Requirements:
Take the data below and copy exactly the lines starting at the one with "bpy.data.objects.remove(obj)" and finishing at the one with "RECESS_DEPTH = (2 * MM, 9 * MM)", both included.

Given material:

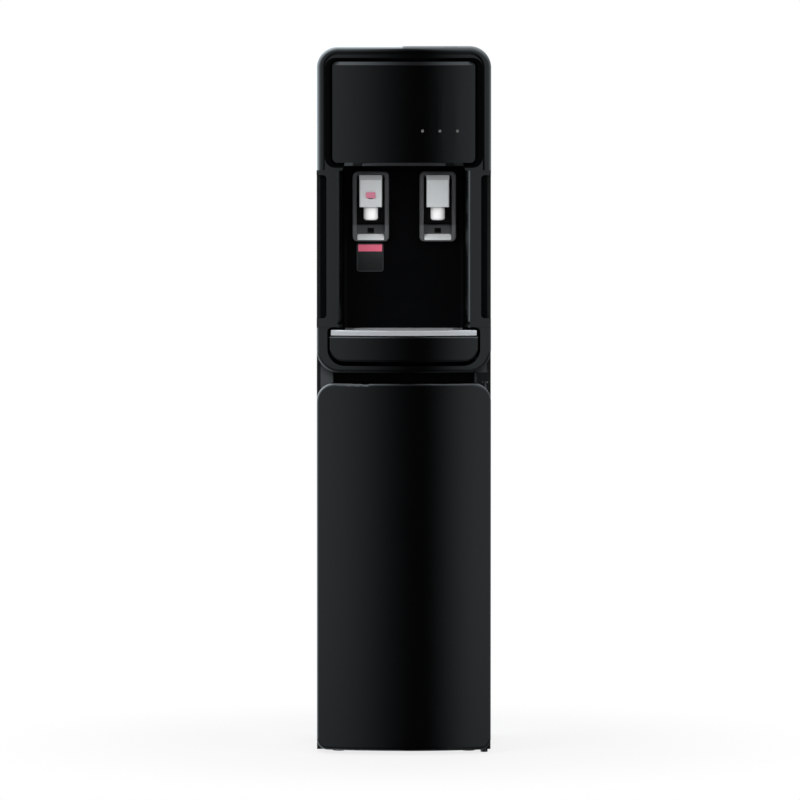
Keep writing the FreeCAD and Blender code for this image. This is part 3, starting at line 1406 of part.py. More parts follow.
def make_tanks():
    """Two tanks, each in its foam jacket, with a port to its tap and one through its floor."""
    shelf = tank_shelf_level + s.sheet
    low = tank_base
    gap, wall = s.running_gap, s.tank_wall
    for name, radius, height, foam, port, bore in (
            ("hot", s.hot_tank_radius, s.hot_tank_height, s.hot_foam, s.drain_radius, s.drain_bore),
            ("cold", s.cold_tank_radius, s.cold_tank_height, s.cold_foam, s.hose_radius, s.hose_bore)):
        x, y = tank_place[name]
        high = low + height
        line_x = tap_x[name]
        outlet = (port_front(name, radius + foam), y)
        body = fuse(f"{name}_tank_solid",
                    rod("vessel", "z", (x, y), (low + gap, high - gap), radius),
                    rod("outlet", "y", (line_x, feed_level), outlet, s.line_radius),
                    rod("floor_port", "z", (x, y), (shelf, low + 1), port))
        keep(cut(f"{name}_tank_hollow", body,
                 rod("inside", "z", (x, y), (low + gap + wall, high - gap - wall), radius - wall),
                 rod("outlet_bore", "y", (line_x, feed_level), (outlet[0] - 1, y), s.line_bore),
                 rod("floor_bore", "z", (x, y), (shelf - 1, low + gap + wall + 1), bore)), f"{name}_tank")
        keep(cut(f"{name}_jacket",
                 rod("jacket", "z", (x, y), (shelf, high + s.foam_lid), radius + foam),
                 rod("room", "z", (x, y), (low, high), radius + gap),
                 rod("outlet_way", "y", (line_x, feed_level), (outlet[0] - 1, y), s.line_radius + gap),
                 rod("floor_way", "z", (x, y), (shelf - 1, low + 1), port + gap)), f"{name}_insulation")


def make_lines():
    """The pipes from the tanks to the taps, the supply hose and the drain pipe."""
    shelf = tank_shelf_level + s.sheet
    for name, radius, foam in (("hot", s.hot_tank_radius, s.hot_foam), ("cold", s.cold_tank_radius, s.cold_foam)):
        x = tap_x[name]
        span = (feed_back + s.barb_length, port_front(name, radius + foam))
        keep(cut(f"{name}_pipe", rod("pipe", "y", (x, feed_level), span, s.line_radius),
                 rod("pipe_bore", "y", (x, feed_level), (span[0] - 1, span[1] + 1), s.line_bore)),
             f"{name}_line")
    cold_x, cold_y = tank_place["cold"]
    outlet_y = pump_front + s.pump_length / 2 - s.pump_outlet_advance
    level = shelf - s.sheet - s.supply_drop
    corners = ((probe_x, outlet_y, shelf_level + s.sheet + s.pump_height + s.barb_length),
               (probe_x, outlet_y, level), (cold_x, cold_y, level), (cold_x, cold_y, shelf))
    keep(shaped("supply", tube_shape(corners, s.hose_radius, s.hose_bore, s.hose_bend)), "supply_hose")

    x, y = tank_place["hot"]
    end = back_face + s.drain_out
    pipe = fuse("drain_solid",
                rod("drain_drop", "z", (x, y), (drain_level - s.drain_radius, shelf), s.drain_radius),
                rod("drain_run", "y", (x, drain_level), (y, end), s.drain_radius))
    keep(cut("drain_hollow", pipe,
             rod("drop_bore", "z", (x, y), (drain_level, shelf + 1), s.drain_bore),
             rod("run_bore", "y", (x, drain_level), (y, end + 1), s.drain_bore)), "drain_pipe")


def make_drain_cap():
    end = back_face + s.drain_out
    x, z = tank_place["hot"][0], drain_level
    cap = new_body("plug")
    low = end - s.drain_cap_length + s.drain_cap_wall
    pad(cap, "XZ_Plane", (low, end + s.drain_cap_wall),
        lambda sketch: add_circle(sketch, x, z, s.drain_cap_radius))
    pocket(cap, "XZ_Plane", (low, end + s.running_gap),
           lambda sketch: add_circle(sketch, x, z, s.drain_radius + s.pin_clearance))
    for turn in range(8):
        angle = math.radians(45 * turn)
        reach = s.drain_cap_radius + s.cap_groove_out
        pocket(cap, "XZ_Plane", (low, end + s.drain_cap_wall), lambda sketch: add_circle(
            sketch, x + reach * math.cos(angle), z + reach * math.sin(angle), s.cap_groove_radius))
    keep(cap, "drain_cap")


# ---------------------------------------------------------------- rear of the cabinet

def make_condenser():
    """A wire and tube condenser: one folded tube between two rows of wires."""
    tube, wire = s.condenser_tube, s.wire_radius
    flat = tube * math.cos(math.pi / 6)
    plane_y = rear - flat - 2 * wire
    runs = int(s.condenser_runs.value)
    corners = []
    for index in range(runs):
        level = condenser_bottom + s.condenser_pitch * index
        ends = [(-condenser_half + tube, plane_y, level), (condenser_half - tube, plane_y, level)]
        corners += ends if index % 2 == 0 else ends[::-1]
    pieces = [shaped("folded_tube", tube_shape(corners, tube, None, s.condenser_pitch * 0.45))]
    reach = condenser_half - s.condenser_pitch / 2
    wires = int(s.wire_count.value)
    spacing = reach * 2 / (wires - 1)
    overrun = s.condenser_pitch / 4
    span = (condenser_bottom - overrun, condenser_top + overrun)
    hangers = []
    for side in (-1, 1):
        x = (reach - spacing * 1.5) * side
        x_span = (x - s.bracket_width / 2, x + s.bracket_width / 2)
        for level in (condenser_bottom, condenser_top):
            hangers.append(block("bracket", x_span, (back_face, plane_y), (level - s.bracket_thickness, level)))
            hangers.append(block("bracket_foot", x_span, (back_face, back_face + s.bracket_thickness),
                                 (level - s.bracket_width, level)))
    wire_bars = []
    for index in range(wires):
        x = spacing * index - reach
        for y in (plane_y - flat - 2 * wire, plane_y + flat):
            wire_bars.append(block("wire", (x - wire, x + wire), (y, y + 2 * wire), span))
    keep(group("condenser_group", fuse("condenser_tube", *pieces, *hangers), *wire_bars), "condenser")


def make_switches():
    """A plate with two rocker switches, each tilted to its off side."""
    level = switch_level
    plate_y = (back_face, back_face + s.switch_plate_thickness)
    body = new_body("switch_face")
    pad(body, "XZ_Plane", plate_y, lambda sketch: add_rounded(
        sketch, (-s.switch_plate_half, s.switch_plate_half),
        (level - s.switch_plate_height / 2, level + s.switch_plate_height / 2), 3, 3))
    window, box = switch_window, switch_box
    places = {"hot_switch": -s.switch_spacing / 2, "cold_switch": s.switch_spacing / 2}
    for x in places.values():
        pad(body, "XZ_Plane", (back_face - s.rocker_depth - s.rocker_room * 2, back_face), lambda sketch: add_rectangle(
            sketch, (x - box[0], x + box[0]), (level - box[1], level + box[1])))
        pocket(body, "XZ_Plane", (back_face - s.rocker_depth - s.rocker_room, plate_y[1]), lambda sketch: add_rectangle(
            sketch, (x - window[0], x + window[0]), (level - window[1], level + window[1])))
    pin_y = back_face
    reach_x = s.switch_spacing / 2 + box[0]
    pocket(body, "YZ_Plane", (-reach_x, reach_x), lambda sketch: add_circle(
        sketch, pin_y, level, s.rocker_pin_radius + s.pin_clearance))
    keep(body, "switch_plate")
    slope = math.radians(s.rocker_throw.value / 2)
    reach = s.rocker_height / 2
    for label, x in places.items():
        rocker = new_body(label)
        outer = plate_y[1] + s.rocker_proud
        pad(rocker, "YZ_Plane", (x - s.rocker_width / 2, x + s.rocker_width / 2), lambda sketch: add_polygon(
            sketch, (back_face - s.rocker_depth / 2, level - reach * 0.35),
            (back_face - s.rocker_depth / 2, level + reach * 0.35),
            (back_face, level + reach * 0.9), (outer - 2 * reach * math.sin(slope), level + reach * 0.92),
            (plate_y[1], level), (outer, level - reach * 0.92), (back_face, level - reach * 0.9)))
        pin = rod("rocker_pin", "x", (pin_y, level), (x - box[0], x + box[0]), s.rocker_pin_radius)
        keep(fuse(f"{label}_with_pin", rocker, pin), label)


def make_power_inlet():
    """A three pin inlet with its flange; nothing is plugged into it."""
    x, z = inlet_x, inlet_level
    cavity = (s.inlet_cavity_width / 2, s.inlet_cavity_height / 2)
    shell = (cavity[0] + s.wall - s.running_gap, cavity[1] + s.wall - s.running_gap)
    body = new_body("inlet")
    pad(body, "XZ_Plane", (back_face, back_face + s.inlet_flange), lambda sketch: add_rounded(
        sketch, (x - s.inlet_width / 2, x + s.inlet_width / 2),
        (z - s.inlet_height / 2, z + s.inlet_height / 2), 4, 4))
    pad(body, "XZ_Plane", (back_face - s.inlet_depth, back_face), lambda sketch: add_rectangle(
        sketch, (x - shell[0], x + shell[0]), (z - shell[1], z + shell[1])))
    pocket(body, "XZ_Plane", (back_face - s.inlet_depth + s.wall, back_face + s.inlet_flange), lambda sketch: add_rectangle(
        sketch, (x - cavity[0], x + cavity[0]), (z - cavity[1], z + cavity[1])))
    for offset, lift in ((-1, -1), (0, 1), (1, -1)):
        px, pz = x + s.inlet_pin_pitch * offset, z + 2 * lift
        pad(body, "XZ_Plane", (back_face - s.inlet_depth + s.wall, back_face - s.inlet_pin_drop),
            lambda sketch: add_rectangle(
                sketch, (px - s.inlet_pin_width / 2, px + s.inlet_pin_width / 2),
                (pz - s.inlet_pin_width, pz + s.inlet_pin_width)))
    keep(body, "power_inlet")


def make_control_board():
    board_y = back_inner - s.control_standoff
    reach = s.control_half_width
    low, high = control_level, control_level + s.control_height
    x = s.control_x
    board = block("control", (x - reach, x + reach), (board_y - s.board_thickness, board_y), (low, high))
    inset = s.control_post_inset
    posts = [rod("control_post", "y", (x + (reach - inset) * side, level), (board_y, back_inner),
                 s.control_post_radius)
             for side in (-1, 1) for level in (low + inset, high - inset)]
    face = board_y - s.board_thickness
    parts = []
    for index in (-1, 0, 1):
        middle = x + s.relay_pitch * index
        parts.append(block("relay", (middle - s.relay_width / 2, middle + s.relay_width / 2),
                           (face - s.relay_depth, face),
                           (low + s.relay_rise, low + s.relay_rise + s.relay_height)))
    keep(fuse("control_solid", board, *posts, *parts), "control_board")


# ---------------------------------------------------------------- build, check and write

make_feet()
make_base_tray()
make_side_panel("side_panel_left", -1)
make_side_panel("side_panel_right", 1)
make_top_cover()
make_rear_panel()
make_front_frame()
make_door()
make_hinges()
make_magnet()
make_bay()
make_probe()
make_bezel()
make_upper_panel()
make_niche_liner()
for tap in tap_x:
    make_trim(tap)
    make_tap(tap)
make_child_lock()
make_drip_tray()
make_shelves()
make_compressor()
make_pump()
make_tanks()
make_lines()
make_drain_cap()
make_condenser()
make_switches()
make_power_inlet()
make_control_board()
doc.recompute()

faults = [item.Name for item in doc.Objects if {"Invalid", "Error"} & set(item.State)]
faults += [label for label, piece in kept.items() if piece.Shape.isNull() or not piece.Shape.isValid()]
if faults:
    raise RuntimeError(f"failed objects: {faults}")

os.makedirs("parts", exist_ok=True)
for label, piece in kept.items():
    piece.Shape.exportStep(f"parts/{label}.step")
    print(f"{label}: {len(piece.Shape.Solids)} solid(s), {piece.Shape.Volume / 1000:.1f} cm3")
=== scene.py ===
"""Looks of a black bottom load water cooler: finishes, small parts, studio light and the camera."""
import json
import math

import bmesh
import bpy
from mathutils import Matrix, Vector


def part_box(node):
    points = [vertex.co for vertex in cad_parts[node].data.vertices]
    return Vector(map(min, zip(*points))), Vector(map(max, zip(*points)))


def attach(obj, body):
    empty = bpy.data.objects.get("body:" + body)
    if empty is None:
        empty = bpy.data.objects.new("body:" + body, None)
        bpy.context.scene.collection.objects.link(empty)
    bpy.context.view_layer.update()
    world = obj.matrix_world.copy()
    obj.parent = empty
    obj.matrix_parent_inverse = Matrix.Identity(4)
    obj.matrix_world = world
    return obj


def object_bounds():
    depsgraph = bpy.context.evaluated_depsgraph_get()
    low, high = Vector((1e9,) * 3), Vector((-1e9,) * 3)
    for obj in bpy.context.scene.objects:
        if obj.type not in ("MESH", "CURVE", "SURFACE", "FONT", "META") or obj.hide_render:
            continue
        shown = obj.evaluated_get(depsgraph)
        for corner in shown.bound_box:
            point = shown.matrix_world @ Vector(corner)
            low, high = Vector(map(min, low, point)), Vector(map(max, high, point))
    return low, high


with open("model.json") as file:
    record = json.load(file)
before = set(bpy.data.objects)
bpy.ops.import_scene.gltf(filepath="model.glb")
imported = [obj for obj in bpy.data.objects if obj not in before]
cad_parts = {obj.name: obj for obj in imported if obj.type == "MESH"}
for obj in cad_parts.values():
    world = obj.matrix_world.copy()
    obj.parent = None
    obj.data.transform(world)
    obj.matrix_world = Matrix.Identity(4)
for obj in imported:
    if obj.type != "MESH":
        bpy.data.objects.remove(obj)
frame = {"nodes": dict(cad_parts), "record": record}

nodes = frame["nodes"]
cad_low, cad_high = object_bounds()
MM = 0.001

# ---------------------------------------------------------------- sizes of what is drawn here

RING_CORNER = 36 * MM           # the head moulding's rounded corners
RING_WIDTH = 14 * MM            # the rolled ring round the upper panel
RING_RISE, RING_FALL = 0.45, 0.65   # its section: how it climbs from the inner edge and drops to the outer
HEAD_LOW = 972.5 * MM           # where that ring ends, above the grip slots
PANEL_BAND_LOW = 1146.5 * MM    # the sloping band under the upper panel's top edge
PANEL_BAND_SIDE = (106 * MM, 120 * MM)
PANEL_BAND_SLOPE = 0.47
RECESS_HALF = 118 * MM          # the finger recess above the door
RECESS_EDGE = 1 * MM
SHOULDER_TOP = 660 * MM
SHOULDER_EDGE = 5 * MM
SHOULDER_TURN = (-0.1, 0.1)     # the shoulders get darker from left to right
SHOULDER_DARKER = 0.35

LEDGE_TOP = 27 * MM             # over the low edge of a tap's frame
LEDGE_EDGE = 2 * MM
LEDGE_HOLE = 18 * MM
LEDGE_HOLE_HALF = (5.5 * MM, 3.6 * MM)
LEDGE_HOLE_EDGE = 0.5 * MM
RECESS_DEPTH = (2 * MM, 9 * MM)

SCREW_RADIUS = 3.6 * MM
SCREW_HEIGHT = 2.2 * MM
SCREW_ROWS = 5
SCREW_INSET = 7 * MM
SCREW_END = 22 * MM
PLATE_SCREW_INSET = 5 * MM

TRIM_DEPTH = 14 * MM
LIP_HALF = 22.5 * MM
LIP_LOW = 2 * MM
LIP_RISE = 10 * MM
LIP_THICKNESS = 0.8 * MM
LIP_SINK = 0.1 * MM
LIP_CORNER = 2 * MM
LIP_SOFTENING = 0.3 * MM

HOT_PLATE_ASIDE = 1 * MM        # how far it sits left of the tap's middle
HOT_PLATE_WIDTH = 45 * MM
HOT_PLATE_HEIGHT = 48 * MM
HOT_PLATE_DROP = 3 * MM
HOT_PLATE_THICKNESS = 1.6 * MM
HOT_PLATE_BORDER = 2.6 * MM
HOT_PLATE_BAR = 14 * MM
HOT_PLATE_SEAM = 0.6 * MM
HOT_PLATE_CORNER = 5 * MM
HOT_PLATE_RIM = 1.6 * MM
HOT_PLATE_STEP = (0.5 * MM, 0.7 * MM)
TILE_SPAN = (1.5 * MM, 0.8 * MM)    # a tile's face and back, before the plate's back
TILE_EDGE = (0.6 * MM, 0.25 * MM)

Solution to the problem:
        bpy.data.objects.remove(obj)
frame = {"nodes": dict(cad_parts), "record": record}

nodes = frame["nodes"]
cad_low, cad_high = object_bounds()
MM = 0.001

# ---------------------------------------------------------------- sizes of what is drawn here

RING_CORNER = 36 * MM           # the head moulding's rounded corners
RING_WIDTH = 14 * MM            # the rolled ring round the upper panel
RING_RISE, RING_FALL = 0.45, 0.65   # its section: how it climbs from the inner edge and drops to the outer
HEAD_LOW = 972.5 * MM           # where that ring ends, above the grip slots
PANEL_BAND_LOW = 1146.5 * MM    # the sloping band under the upper panel's top edge
PANEL_BAND_SIDE = (106 * MM, 120 * MM)
PANEL_BAND_SLOPE = 0.47
RECESS_HALF = 118 * MM          # the finger recess above the door
RECESS_EDGE = 1 * MM
SHOULDER_TOP = 660 * MM
SHOULDER_EDGE = 5 * MM
SHOULDER_TURN = (-0.1, 0.1)     # the shoulders get darker from left to right
SHOULDER_DARKER = 0.35

LEDGE_TOP = 27 * MM             # over the low edge of a tap's frame
LEDGE_EDGE = 2 * MM
LEDGE_HOLE = 18 * MM
LEDGE_HOLE_HALF = (5.5 * MM, 3.6 * MM)
LEDGE_HOLE_EDGE = 0.5 * MM
RECESS_DEPTH = (2 * MM, 9 * MM)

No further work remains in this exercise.